Cell death and differentiation

Control of neuronal apoptosis by reciprocal regulation of NFATc3 and Trim17.

PMID 25215946


Neuronal apoptosis induced by survival factor deprivation is strongly regulated at the transcriptional level. Notably, the nuclear factor of activated T cell (NFAT) transcription factors have an important role in the control of the survival/death fate of neurons. However, the mechanisms that regulate NFAT activity in response to apoptotic stimuli and the target genes that mediate their effect on neuronal apoptosis are mostly unknown.
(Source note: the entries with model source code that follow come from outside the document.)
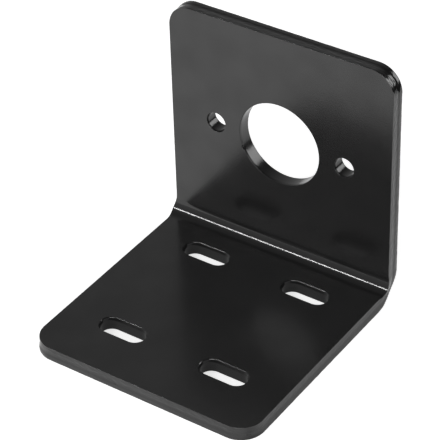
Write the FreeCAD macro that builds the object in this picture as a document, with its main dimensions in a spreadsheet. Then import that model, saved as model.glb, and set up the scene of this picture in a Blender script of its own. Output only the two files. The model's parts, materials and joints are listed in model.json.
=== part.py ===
import FreeCAD, Part
import math
import os
import Sketcher

# Motor mounting bracket: one plate folded to a right angle.
# X runs along the bend, the base lies in XY and reaches towards -Y, the upright stands at +Y.
# Z is up and the origin is under the middle of the base. All sizes are in mm.

SIZES = {
    # plate
    "plate_width": 50.0,
    "base_depth": 52.0,
    "upright_height": 52.0,
    "plate_thickness": 3.0,
    "corner_radius": 5.0,
    "edge_rounding": 0.5,
    "hole_rim_break": 0.3,
    # fold: the metal that it squeezes out swells both ends of the inner bend
    "bend_inner_radius": 3.0,
    "bend_outer_radius": 7.0,
    "ear_swell": 0.5,
    "ear_reach": 3.0,
    # motor face in the upright
    "shaft_height": 28.0,
    "pilot_bore": 17.8,
    "screw_spacing": 29.0,
    "screw_hole": 4.2,
    # four slots in the base, long across the plate
    "slot_width": 4.2,
    "slot_length": 10.0,
    "slot_spacing_across": 23.0,
    "slot_spacing_deep": 28.0,
    "slot_front_margin": 12.0,
}

FREE_CORNERS = 4
# two faces that turn from each other by more than this meet at an edge
EDGE_TURN = math.radians(30)
# lengths and volumes closer than this are the same
NEAR = 1e-4

# words for the numbers that a sketch gives to the points of a line or arc, and to its own axes
POINTS = ("edge", "start", "end", "centre")
AXES = ("horizontal", "vertical")
ORIGIN = ("horizontal", "start")

doc = FreeCAD.newDocument("motor_mounting_bracket")


# sheet and sketch helpers

def make_sheet():
    cells = doc.addObject("Spreadsheet::Sheet", "sizes")
    for row, (name, value) in enumerate(SIZES.items(), start=1):
        cells.set(f"A{row}", name)
        cells.set(f"B{row}", str(value))
        cells.setAlias(f"B{row}", name)
    doc.recompute()


def origin_item(body, role):
    return next(item for item in body.Origin.OriginFeatures if item.Role == role)


def add_sketch(body, name, role):
    sketch = body.newObject("Sketcher::SketchObject", name)
    sketch.AttachmentSupport = [(origin_item(body, role), "")]
    sketch.MapMode = "FlatFace"
    return sketch


def point(x, y):
    return FreeCAD.Vector(x, y, 0)


def circle(x, y, radius):
    return Part.Circle(point(x, y), FreeCAD.Vector(0, 0, 1), radius)


def in_sketch(item):
    if item in POINTS:
        return POINTS.index(item)
    if item in AXES:
        return -1 - AXES.index(item)
    return item


def rule(kind, *items):
    """Sketch constraint that takes words for points and axes."""
    return Sketcher.Constraint(kind, *(in_sketch(item) for item in items))


def bind(sketch, name, expression, constraint):
    """Add a driving constraint and tie it to the sheet."""
    index = sketch.addConstraint(constraint)
    sketch.renameConstraint(index, name)
    sketch.setExpression(f"Constraints.{name}", expression)


# checks

def require_healthy(step):
    for item in doc.Objects:
        if "Invalid" in item.State or "Error" in item.State:
            raise RuntimeError(f"{step}: {item.Name} did not recompute: {item.State}")


def require_cut(step, body, before):
    """A pocket or groove that points away from the solid cuts nothing and shows no error."""
    doc.recompute()
    require_healthy(step)
    after = body.Shape.Volume
    if after > before - NEAR:
        raise RuntimeError(f"{step}: nothing was cut")
    return after


# folded plate

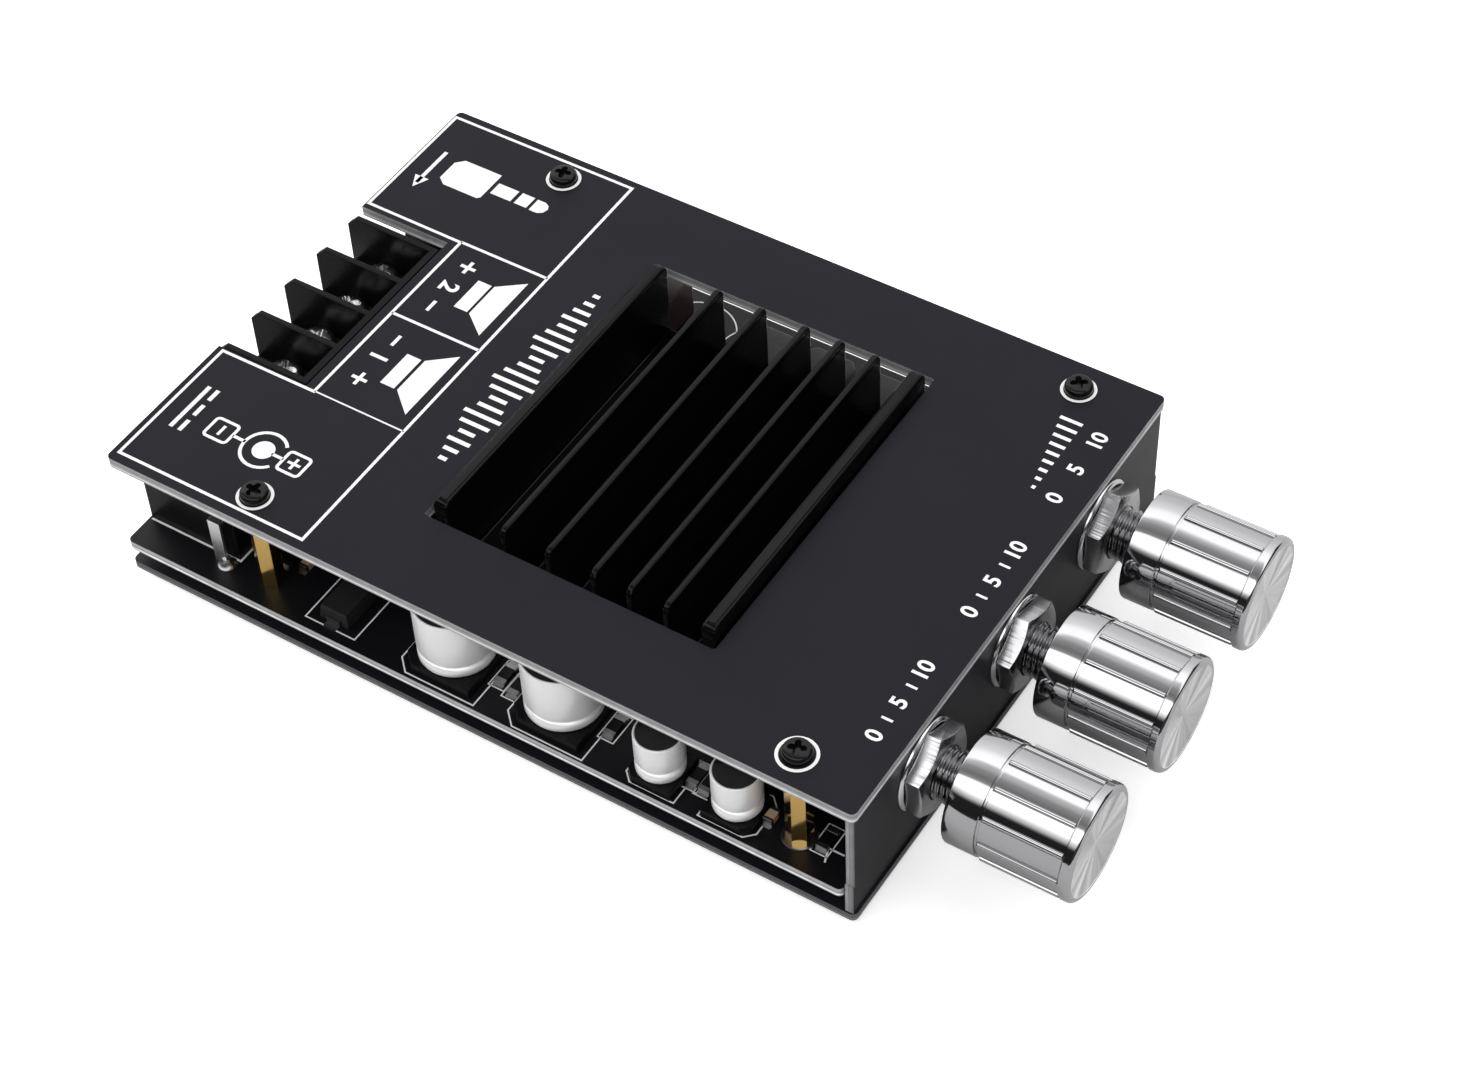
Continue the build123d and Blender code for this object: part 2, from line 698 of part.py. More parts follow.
# The three rotary controls with their fixings and knobs
for name, x, nut_turn in zip(control_names, control_places, nut_turns):
    turning_axis = Axis((x, panel_face, control_axis), (0, -1, 0))

    # Body: two cells with a wafer behind each of them
    with BuildPart() as control_body:
        for cell in range(2):
            cell_front = cells_front + cell * cell_step
            wafer_front = cell_front + control_cell_depth
            with BuildSketch(facing_rear(x, cell_front, control_bottom + control_cell_inset)):
                Rectangle(
                    control_width - 2 * control_cell_inset,
                    control_height - 2 * control_cell_inset,
                    align=(Align.CENTER, Align.MIN),
                )
            extrude(amount=control_cell_depth)
            with BuildSketch(facing_rear(x, wafer_front, control_bottom)):
                Rectangle(
                    control_width - 2 * control_wafer_inset,
                    control_height - control_wafer_inset,
                    align=(Align.CENTER, Align.MIN),
                )
            extrude(amount=control_wafer_thickness)
        with BuildSketch(facing_rear(x, cells_front, control_axis)):
            Circle(shaft_radius + shaft_inside_clearance)
        extrude(amount=shaft_inside + shaft_inside_clearance, mode=Mode.SUBTRACT)
    save(control_body, f"{name}_control_body")

    # Front plate in one piece with its threaded bushing
    with BuildPart() as bushing:
        with BuildSketch(facing_rear(x, panel_back, control_bottom)):
            Rectangle(control_width, control_height, align=(Align.CENTER, Align.MIN))
        extrude(amount=control_plate_thickness)
        with BuildSketch(facing_rear(x, panel_back, control_axis)):
            Circle(bushing_radius)
        extrude(amount=-bushing_length)
        chamfer(bushing.edges().group_by(Axis.Y)[0], bushing_edge)
        with BuildSketch(facing_front(x, bushing_reach)):
            Circle(shaft_radius + shaft_clearance)
        extrude(amount=-(bushing_length + control_plate_thickness), mode=Mode.SUBTRACT)
    save(bushing, f"{name}_bushing")

    with BuildPart() as washer:
        with BuildSketch(facing_front(x)):
            Circle(washer_radius)
            Circle(bushing_radius + bushing_hole_clearance, mode=Mode.SUBTRACT)
        extrude(amount=washer_thickness)
    save(washer, f"{name}_washer")

    # Nut: a hexagon cut by a cone that rounds off the corners of its front face
    nut_front = washer_thickness + nut_thickness
    with BuildPart() as nut:
        with BuildSketch(facing_front(x, washer_thickness)) as hexagon:
            RegularPolygon(nut_flats / 2, 6, major_radius=False, rotation=nut_turn)
            Circle(bushing_radius + thread_clearance, mode=Mode.SUBTRACT)
        extrude(amount=nut_thickness)
        with BuildSketch(along_control(x)):
            with BuildLine():
                Polyline(
                    (washer_thickness, 0),
                    (washer_thickness, nut_flats),
                    (nut_front - nut_chamfer, nut_flats / 2 + 2 * nut_chamfer),
                    (nut_front, nut_flats / 2),
                    (nut_front, 0),
                    close=True,
                )
            make_face()
        revolve(axis=turning_axis, mode=Mode.INTERSECT)
    save(nut, f"{name}_nut")

    # Shaft, from inside the body to the end of the knob's bore
    with BuildPart() as shaft:
        with BuildSketch(facing_rear(x, cells_front + shaft_inside, control_axis)):
            Circle(shaft_radius)
        extrude(
            amount=-(shaft_inside + control_plate_thickness + panel_thickness)
            - (knob_back + knob_bore_depth - shaft_end_gap)
        )
    save(shaft, f"{name}_shaft")

    # Knob
    collar_end = knob_back + knob_collar_length
    ribs_start = collar_end + knob_groove_width
    ribs_end = knob_front - knob_chamfer - knob_ring_width
    rib_root_radius = knob_radius - knob_rib_height
    rim_radius = knob_radius - knob_chamfer
    dish_radius = rim_radius - knob_rim_width
    dish_edge = knob_front - knob_step
    with BuildPart() as knob:
        with BuildSketch(along_control(x)):
            with BuildLine():
                Polyline(
                    (knob_back, 0),
                    (knob_back, knob_collar_radius),
                    (collar_end, knob_collar_radius),
                    (collar_end, knob_groove_radius),
                    (ribs_start, knob_groove_radius),
                    (ribs_start, rib_root_radius),
                    (ribs_end, rib_root_radius),
                    (ribs_end, knob_radius),
                    (knob_front - knob_chamfer, knob_radius),
                    (knob_front, rim_radius),
                    (knob_front, dish_radius),
                    (dish_edge, dish_radius),
                    (dish_edge - knob_dish, 0),
                    close=True,
                )
            make_face()
        revolve(axis=turning_axis)
        with BuildSketch(facing_front(x, ribs_start)):
            with PolarLocations(rib_root_radius, knob_rib_count):
                Rectangle(2 * knob_rib_height, knob_rib_width)
        extrude(amount=ribs_end - ribs_start)
        with BuildSketch(facing_front(x, knob_back)):
            Circle(shaft_radius + knob_bore_clearance)
        extrude(amount=knob_bore_depth, mode=Mode.SUBTRACT)
    save(knob, f"{name}_knob")

# Solder pins of the controls, down through the main board
with BuildPart() as control_pins:
    with BuildSketch(Plane.XY.offset(control_bottom)):
        with Locations(*control_pin_places):
            Rectangle(control_pin_width, control_pin_thickness)
    extrude(amount=pin_bottom - control_bottom)
save(control_pins, "control_pins")


def save_can_bases(name, places, size, corner, cut_sides):
    """Square plastic bases, each with two cut corners towards the front or the rear."""
    with BuildPart() as bases:
        for centre, cut_side in zip(front_left(places), cut_sides):
            with BuildSketch(Plane.XY.offset(board_top)) as outline:
                with Locations(centre):
                    Rectangle(size, size)
                chamfer(outline.vertices().group_by(Axis.Y)[cut_side], corner)
            extrude(amount=can_base_height)
    save(bases, name)


def save_cans(name, places, radius, height):
    """Cans with a rolled groove near the foot and a rounded top edge."""
    foot = board_top + can_base_height
    groove_top = can_groove_height + can_groove_width
    with BuildPart() as cans:
        for x, y in front_left(places):
            with BuildSketch(Plane(origin=(x, y, foot), x_dir=(1, 0, 0), z_dir=(0, -1, 0))) as half:
                with BuildLine():
                    Polyline(
                        (0, 0),
                        (radius, 0),
                        (radius, can_groove_height),
                        (radius - can_groove_depth, (can_groove_height + groove_top) / 2),
                        (radius, groove_top),
                        (radius, height),
                        (0, height),
                        close=True,
                    )
                make_face()
                chamfer(half.vertices().group_by(Axis.Y)[-1].sort_by(Axis.X)[-1], can_edge)
            revolve(axis=Axis((x, y, foot), (0, 0, 1)))
    save(cans, name)


save_can_bases("large_can_bases", large_can_places, large_can_base, large_can_base_corner, (-1, -1))
save_can_bases("small_can_bases", small_can_places, small_can_base, small_can_base_corner, (-1, 0))
save_cans("large_cans", large_can_places, large_can_radius, large_can_height)
save_cans("small_cans", small_can_places, small_can_radius, small_can_height)

# Output inductors, pressed blocks with cut corners
heatsink_right = heatsink_left + heatsink_width
inductor_x = heatsink_right + inductor_to_heatsink + inductor_size / 2
with BuildPart() as output_inductors:
    with BuildSketch(Plane.XY.offset(board_top)) as inductor_outlines:
        with Locations(*[(inductor_x, front_edge + row) for row in inductor_rows]):
            Rectangle(inductor_size, inductor_size)
        chamfer(inductor_outlines.vertices(), inductor_corner)
    extrude(amount=inductor_height)
    chamfer(output_inductors.edges().group_by(Axis.Z)[-1], inductor_top_edge)
save(output_inductors, "output_inductors")

# Film capacitors
last_inductor = front_edge + inductor_rows[-1] + inductor_size / 2
rear_standoff = rear_edge - screw_rear_inset - standoff_flats / 2
film_pairs = (front_edge + film_front_inset, (last_inductor + rear_standoff) / 2)
film_ys = [middle + side * film_spacing / 2 for middle in film_pairs for side in (-1, 1)]
with BuildPart() as film_capacitors:
    with BuildSketch(Plane.XY.offset(board_top)) as film_outlines:
        with Locations(*[(right_edge - film_side_inset, y) for y in film_ys]):
            Rectangle(film_length, film_width)
        chamfer(film_outlines.vertices(), film_edge)
    extrude(amount=film_height)
save(film_capacitors, "film_capacitors")

# Rectifier diode, with a wide lead at each end
last_can = front_edge + large_can_places[0][1] + large_can_base / 2
diode_y = (last_can + rear_standoff) / 2 + diode_shift
diode_centre = (left_edge + diode_side_inset, diode_y)
with BuildPart() as diode:
    add_chip_body(diode_centre, diode_length, diode_width, diode_height)
    with BuildSketch(Plane.XY.offset(board_top)):
        with Locations(diode_centre):
            Rectangle(diode_length + 2 * lead_thickness, diode_lead_width)
    extrude(amount=lead_knee_height)
save(diode, "diode")

# Preamplifier chips
with BuildPart() as preamp_chips:
    for x in (-preamp_spacing / 2, preamp_spacing / 2):
        preamp_centre = (x, front_edge + preamp_front_inset)
        add_chip_body(preamp_centre, preamp_length, preamp_width, preamp_height)
        add_leads(preamp_centre, preamp_lead_count, preamp_lead_pitch, preamp_width)
save(preamp_chips, "preamp_chips")

# Voltage regulator, with narrow leads in front and a wide tab behind
regulator_x = left_edge + regulator_side_inset
regulator_y = rear_edge - regulator_rear_inset
with BuildPart() as voltage_regulator:
    add_chip_body((regulator_x, regulator_y), regulator_length, regulator_width, regulator_height)
    with BuildSketch(Plane.XY.offset(board_top)):
        with Locations((regulator_x, regulator_y)):
            Rectangle(
                regulator_tab_width,
                regulator_width / 2 + lead_reach,
                align=(Align.CENTER, Align.MIN),
            )
            with GridLocations(regulator_lead_pitch, regulator_lead_pitch, 3, 1):
                Rectangle(
                    regulator_lead_width,
                    regulator_width / 2 + lead_reach,
                    align=(Align.CENTER, Align.MAX),
                )
    extrude(amount=lead_thickness)
save(voltage_regulator, "voltage_regulator")


def save_chip_parts(name, places, size):
    """Small block shaped parts that lie on the board with their ends to the sides."""
    length, width, height = size
    with BuildPart() as blocks:
        with BuildSketch(Plane.XY.offset(board_top)):
            with Locations(*places):
                Rectangle(length, width)
        extrude(amount=height)
    save(blocks, name)


resistor_places = front_left(resistor_front_places) + rear_left(resistor_rear_places)
ceramic_places = front_left(ceramic_front_places) + rear_left(ceramic_rear_places)
save_chip_parts("chip_resistors", resistor_places, resistor_size)
save_chip_parts("chip_capacitors", ceramic_places, ceramic_size)
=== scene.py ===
import math

import bmesh
import bpy
from mathutils import Matrix, Vector


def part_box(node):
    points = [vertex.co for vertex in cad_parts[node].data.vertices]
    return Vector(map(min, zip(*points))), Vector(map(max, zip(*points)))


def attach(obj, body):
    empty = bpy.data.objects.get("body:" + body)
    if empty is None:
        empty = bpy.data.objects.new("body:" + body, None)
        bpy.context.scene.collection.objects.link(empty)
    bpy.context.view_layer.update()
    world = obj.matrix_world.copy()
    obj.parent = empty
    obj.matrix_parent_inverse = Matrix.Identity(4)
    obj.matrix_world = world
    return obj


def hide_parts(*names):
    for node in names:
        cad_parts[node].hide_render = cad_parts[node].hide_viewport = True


# Stereo audio amplifier board. Sizes are in millimetres and MM turns them into metres.
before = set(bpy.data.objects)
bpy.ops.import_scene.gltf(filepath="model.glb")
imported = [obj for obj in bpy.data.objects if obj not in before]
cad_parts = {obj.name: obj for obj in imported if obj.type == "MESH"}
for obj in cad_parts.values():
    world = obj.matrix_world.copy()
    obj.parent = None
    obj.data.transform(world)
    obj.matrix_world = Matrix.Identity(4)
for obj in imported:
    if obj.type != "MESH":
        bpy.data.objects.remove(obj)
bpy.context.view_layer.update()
scene = bpy.context.scene
MM = 0.001


def box_mm(node):
    """Lowest and highest corner of a CAD node, in millimetres."""
    low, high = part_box(node)
    return low / MM, high / MM


# Levels and edges that the pieces share
cover_low, cover_high = box_mm("cover_plate")
panel_low, panel_high = box_mm("front_panel")
cover_top = cover_high.z
board_top = box_mm("main_board")[1].z
panel_face, panel_back = panel_low.y, panel_high.y
left_edge = cover_low.x
front_edge, rear_edge = cover_low.y, cover_high.y
corner_screws = [(side * 33.7, y) for side in (-1, 1) for y in (-33.5, 45.0)]
control_names = ("treble", "bass", "volume")


# Shader effects that several finishes share


def socket_kind(value):
    """The kind of socket that holds a value: a number, a vector or a colour."""
    if isinstance(value, float):
        return "NodeSocketFloat"
    return "NodeSocketVector" if len(value) == 3 else "NodeSocketColor"


def start_effect(name, output, **inputs):
    """A node group with named sockets: the group, what it is given, and the socket it puts out."""
    group = bpy.data.node_groups.new(name, "ShaderNodeTree")
    for label, value in inputs.items():
        socket = group.interface.new_socket(label, in_out="INPUT", socket_type=socket_kind(value))
        socket.default_value = value
    output_kind = "NodeSocketColor" if output == "Colour" else "NodeSocketFloat"
    group.interface.new_socket(output, in_out="OUTPUT", socket_type=output_kind)
    given = group.nodes.new("NodeGroupInput").outputs
    return group, given, group.nodes.new("NodeGroupOutput").inputs[output]


def feed(group, socket, value):
    """Link another socket into a socket, or set its own value."""
    if isinstance(value, bpy.types.NodeSocket):
        group.links.new(value, socket)
    else:
        socket.default_value = value


def add_noise(group, scale, detail, vector=None):
    """A noise texture over the object's own coordinates, or over another vector."""
    texture = group.nodes.new("ShaderNodeTexNoise")
    texture.inputs["Detail"].default_value = detail
    if vector is None:
        vector = group.nodes.new("ShaderNodeTexCoord").outputs["Object"]
    group.links.new(vector, texture.inputs["Vector"])
    group.links.new(scale, texture.inputs["Scale"])
    return texture.outputs["Fac"]


def add_math(group, operation, first, second):
    """One sum of two sockets or numbers."""
    node = group.nodes.new("ShaderNodeMath")
    node.operation = operation
    feed(group, node.inputs[0], first)
    feed(group, node.inputs[1], second)
    return node.outputs[0]


def add_vector_math(group, operation, *values):
    """One sum of vectors, given as sockets or as three numbers."""
    node = group.nodes.new("ShaderNodeVectorMath")
    node.operation = operation
    for socket, value in zip(node.inputs, values):
        feed(group, socket, value)
    return node


def add_mix(group, kind, factor, first, second):
    """A blend of two colours or two numbers."""
    mix = group.nodes.new("ShaderNodeMix")
    mix.data_type = kind
    for label, value in (("Factor", factor), ("A", first), ("B", second)):
        feed(group, mix.inputs[label], value)
    return mix.outputs["Result"]


def add_tint(group, colour, factor):
    """A colour made lighter or darker by a factor."""
    tint = add_vector_math(group, "SCALE", colour)
    group.links.new(factor, tint.inputs["Scale"])
    return tint.outputs[0]


def add_swing(group, noise, spread, middle):
    """A value that swings with a noise by up to a spread on both sides of a middle value."""
    share = add_math(group, "MULTIPLY", add_math(group, "SUBTRACT", noise, 0.5), spread)
    return add_math(group, "ADD", add_math(group, "MULTIPLY", share, 2.0), middle)


def add_share(group, value, start, full):
    """0 before a start value, 1 beyond a full one, and a smooth change between them."""
    share = group.nodes.new("ShaderNodeMapRange")
    share.interpolation_type = "SMOOTHSTEP"
    share.inputs["From Min"].default_value = start
    share.inputs["From Max"].default_value = full
    group.links.new(value, share.inputs["Value"])
    return share.outputs["Result"]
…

In a previous study, we identified Trim17 as a crucial E3 ubiquitin ligase that is necessary and sufficient for neuronal apoptosis. Here, we show that Trim17 binds preferentially SUMOylated forms of NFATc3. Nonetheless, Trim17 does not promote the ubiquitination/degradation of NFATc3. NFAT transcription factors are regulated by calcium/calcineurin-dependent nuclear-cytoplasmic shuttling. Interestingly, Trim17 reduced by twofold the calcium-mediated nuclear localization of NFATc3 and, consistent with this, halved NFATc3 activity, as estimated by luciferase assays and by measurement of target gene expression. Trim17 also inhibited NFATc4 nuclear translocation and activity. NFATc4 is known to induce the expression of survival factors and, as expected, overexpression of NFATc4 protected cerebellar granule neurons from serum/KCl deprivation-induced apoptosis. Inhibition of NFATc4 by Trim17 may thus partially mediate the proapoptotic effect of Trim17. In contrast, overexpression of NFATc3 aggravated neuronal death, whereas knockdown of NFATc3 protected neurons from apoptosis. This proapoptotic effect of NFATc3 might be due to a feedback loop in which NFATc3, but not NFATc4, induces the transcription of the proapoptotic gene Trim17. Indeed, we found that overexpression or silencing of NFATc3, respectively, increased or decreased Trim17 levels, whereas NFATc4 had no significant effect on Trim17 expression. Moreover, we showed that NFATc3 binds to the promoter of the Trim17 gene together with c-Jun. Therefore, our results describe a novel mechanism regulating NFAT transcription factors beyond the calcium/calcineurin-dependent pathway and provide a possible explanation for the opposite effects of NFATc3 and NFATc4 on neuronal apoptosis.